[Object modeling scripts]
++++++++
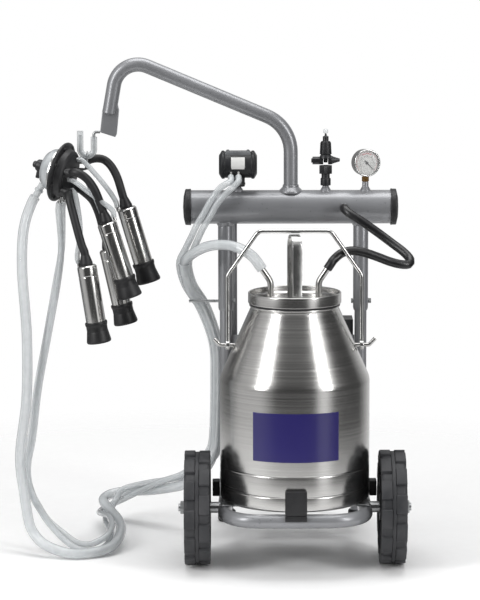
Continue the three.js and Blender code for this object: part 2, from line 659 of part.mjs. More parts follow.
// ---------------------------------------------------------------- vacuum regulator
const regulatorFoot = TANK_Z + REGULATOR_BOSS_TOP + GAP;
const regulator = new THREE.Group();
regulator.position.set(REGULATOR_X, UPRIGHT_Y, regulatorFoot);
group.add(regulator);
const REGULATOR_SCREW_RADIUS = 4;
const REGULATOR_BODY_TOP = 64;
add(
  "regulator_body",
  cut(
    join(
      turned([
        [0, 0], [10.5, 0], [10.5, 36], [7, 38], [7, 41], [13, 43], [13, 58], [10, REGULATOR_BODY_TOP],
          [0, REGULATOR_BODY_TOP],
      ], 20),
      rodX(8, -27, -5, 6).translate(0, 0, 51),
      turned([[0, 5], [9, 5], [9, 12], [3, 29], [0, 29]], SMALL).rotateY(Math.PI / 2).translate(0, 0, 52),
    ),
    rod(REGULATOR_SCREW_RADIUS + SLIP, 45, REGULATOR_BODY_TOP + 1, 12),
  ),
  blackPlastic,
  regulator,
);
const adjusterFoot = REGULATOR_BODY_TOP + GAP;
add(
  "regulator_adjuster",
  join(
    turned([
      [0, 47], [REGULATOR_SCREW_RADIUS, 47], [REGULATOR_SCREW_RADIUS, adjusterFoot], [11.5, adjusterFoot],
        [10, adjusterFoot + 26],
      [6, adjusterFoot + 27], [6, adjusterFoot + 36], [2, adjusterFoot + 38], [2, adjusterFoot + 42],
      [5, adjusterFoot + 44], [5, adjusterFoot + 49], [2, adjusterFoot + 51], [0, adjusterFoot + 51],
    ], SMALL),
    ...[0, 1, 2, 3].map((i) => block(-12.5, 12.5, -1.5, 1.5, adjusterFoot,
      adjusterFoot + 24).rotateZ((i * Math.PI) / 4)),
  ),
  blackPlastic,
  regulator,
);

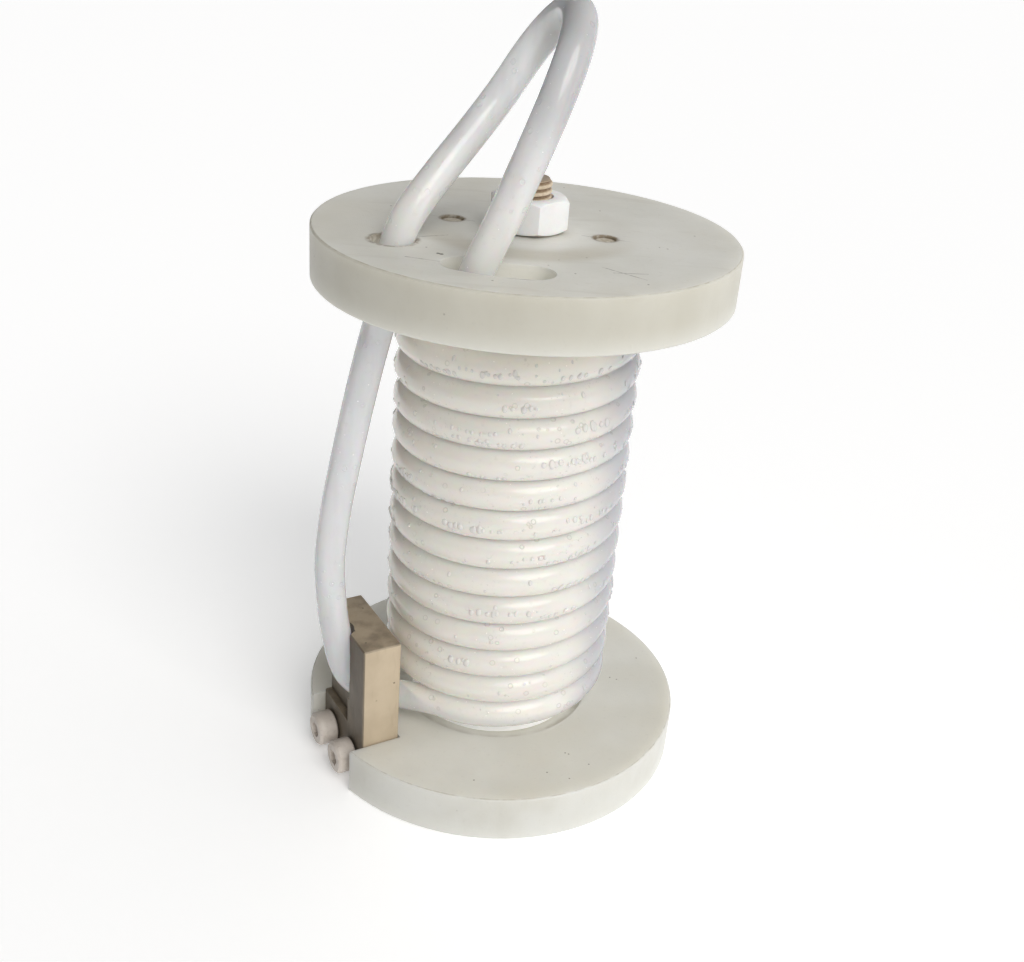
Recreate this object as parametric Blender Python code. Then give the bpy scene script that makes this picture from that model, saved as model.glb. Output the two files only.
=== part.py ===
"""Carbon dioxide diffuser: a long silicone tube wound on a core between two round flanges.

Metres, +Z up.  The origin is the centre of the bottom flange's underside.
Gas inside the tube seeps out through the tube's wall along the wound length.
"""

import math

import bmesh
import bpy
from mathutils import Matrix, Vector

# Fits
CLEARANCE = 0.0003

# Flanges
FLANGE_DIAMETER = 0.080
FLANGE_THICKNESS = 0.010
FLANGE_GAP = 0.092
FLANGE_EDGE = 0.0003
SEAT_MARGIN = 0.003
SEAT_DEPTH = 0.0012

# Core, and the tube that is wound on it
CORE_DIAMETER = 0.0354
CORE_BORE = 0.023
TUBE_DIAMETER = 0.006
TUBE_BORE = 0.004
COIL_ANGLE = -118.0
COIL_LOW = 0.0062
COIL_HIGH = 0.0039
COIL_LEAVES = 32.0
COIL_STEPS = 22

# Threaded stud and its nuts
STUD_DIAMETER = 0.008
THREAD_PITCH = 0.00125
THREAD_DEPTH = 0.0006
STUD_ABOVE_NUT = 0.0034
NUT_ACROSS_FLATS = 0.013
NUT_HEIGHT = 0.006
THIN_NUT_HEIGHT = 0.004
NUT_TURN = -15.0
NUT_POCKET = 0.018
NUT_POCKET_DEPTH = 0.0048

# Pins between each flange and the core's wall
PIN_DIAMETER = 0.004
PIN_ANGLES = (-11.0, 168.0)
PIN_IN_CORE = 0.006
PIN_BELOW_FACE = 0.0004

# Openings in the top flange
HOLE_SPARE = 0.0022
HOLE_FROM_COIL = 0.0064
SLOT_SPARE = 0.002
SLOT_ANGLES = (-112.0, -87.0)
SLOT_FROM_COIL = 0.0065

# Block that takes both ends of the tube
BLOCK_ANGLE = -148.5
BLOCK_THICKNESS = 0.008
BLOCK_WIDTH = 0.020
BLOCK_ABOVE_FLANGE = 0.023
BLOCK_BELOW = 0.0002
BLOCK_FROM_COIL = 0.0037
BLOCK_EDGE = 0.00025
CHEEK_WIDTH = 0.0078
RECESS_DEPTH = 0.0015
LEDGE_HEIGHT = 0.001
GROOVE_DEPTH = 0.0019

# Joiner inside the two tube ends
JOINER_LENGTH = 0.005
JOINER_BORE = 0.002

# Cap screws through the block's foot
SCREW_DIAMETER = 0.004
SCREW_HEAD_DIAMETER = 0.007
SCREW_HEAD_HEIGHT = 0.004
SCREW_IN_FLANGE = 0.009
SCREW_SPACING = 0.010
SCREW_BELOW_FACE = 0.005
SOCKET_ACROSS_FLATS = 0.003
SOCKET_DEPTH = 0.002

# Places that follow from the sizes above
LOW_FACE = FLANGE_THICKNESS
HIGH_FACE = LOW_FACE + FLANGE_GAP
TOP_FACE = HIGH_FACE + FLANGE_THICKNESS
TUBE_RADIUS = TUBE_DIAMETER / 2
COIL_RADIUS = CORE_DIAMETER / 2 + CLEARANCE + TUBE_RADIUS
COIL_RISE = FLANGE_GAP - COIL_LOW - COIL_HIGH
COIL_TURNS = math.floor(COIL_RISE / (TUBE_DIAMETER + CLEARANCE) + 1e-6)
COIL_PITCH = COIL_RISE / COIL_TURNS
SEAT_RADIUS = CORE_DIAMETER / 2 + SEAT_MARGIN
PIN_RADIUS = (CORE_DIAMETER + CORE_BORE) / 4
HOLE_DIAMETER = TUBE_DIAMETER + HOLE_SPARE
HOLE_RADIUS = COIL_RADIUS + HOLE_FROM_COIL
SLOT_WIDTH = TUBE_DIAMETER + SLOT_SPARE
SLOT_RADIUS = COIL_RADIUS + SLOT_FROM_COIL
BLOCK_INNER = COIL_RADIUS + TUBE_RADIUS + BLOCK_FROM_COIL
BLOCK_OUTER = BLOCK_INNER + BLOCK_THICKNESS


# Helpers

def clear_scene():
    for item in list(bpy.data.objects):
        bpy.data.objects.remove(item, do_unlink=True)


def material(name, colour, roughness, metallic=0.0):
    made = bpy.data.materials.new(name)
    made.use_nodes = True
    shader = made.node_tree.nodes["Principled BSDF"]
    shader.inputs["Base Color"].default_value = (*colour, 1.0)
    shader.inputs["Roughness"].default_value = roughness
    shader.inputs["Metallic"].default_value = metallic
    made.diffuse_color = (*colour, 1.0)
    return made


def place(name, mesh, look=None, location=(0, 0, 0), turn=0.0):
    """Adds a mesh as an object, turned about Z by so many degrees."""
    item = bpy.data.objects.new(name, mesh)
    item.location = location
    item.rotation_euler = (0, 0, math.radians(turn))
    bpy.context.collection.objects.link(item)
    if look:
        mesh.materials.append(look)
    return item


def mesh_from(bm, name, sharp=35.0):
    bmesh.ops.remove_doubles(bm, verts=bm.verts, dist=1e-6)
    bmesh.ops.recalc_face_normals(bm, faces=bm.faces)
    mesh = bpy.data.meshes.new(name)
    bm.to_mesh(mesh)
    bm.free()
    mesh.shade_smooth()
    mesh.set_sharp_from_angle(angle=math.radians(sharp))
    return mesh


def turned(name, profile, steps=96, closed=False):
    """A solid of revolution about Z from (radius, height) pairs."""
    bm = bmesh.new()
    points = [bm.verts.new((radius, 0, height)) for radius, height in profile]
    pairs = list(zip(points, points[1:]))
    if closed:
        pairs.append((points[-1], points[0]))
    edges = [bm.edges.new(pair) for pair in pairs]
    bmesh.ops.spin(bm, geom=points + edges, axis=(0, 0, 1), cent=(0, 0, 0),
                   steps=steps, angle=math.tau, use_merge=True, use_duplicate=False)
    return mesh_from(bm, name)


def rod(name, radius, low, high, edge=0.0, steps=28):
    """A round bar along Z with broken edges."""
    profile = [(0, low), (radius - edge, low), (radius, low + edge)]
    profile += [(radius, high - edge), (radius - edge, high), (0, high)]
    if not edge:
        profile = [(0, low), (radius, low), (radius, high), (0, high)]
    return turned(name, profile, steps)


def prism(name, outline, low, high):
    """An upright solid from a flat outline of (x, y) points."""
    bm = bmesh.new()
    face = bm.faces.new([bm.verts.new((x, y, low)) for x, y in outline])
    grown = bmesh.ops.extrude_face_region(bm, geom=[face])
    top = [part for part in grown["geom"] if isinstance(part, bmesh.types.BMVert)]
    bmesh.ops.translate(bm, verts=top, vec=(0, 0, high - low))
    return mesh_from(bm, name)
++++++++
Job:
Show all lines above holding "that".

Response below:
Recreate this object as parametric Blender Python code. Then give the bpy scene script that makes this picture from that model, saved as model.glb. Output the two files only.
# Core, and the tube that is wound on it
# Block that takes both ends of the tube
# Places that follow from the sizes above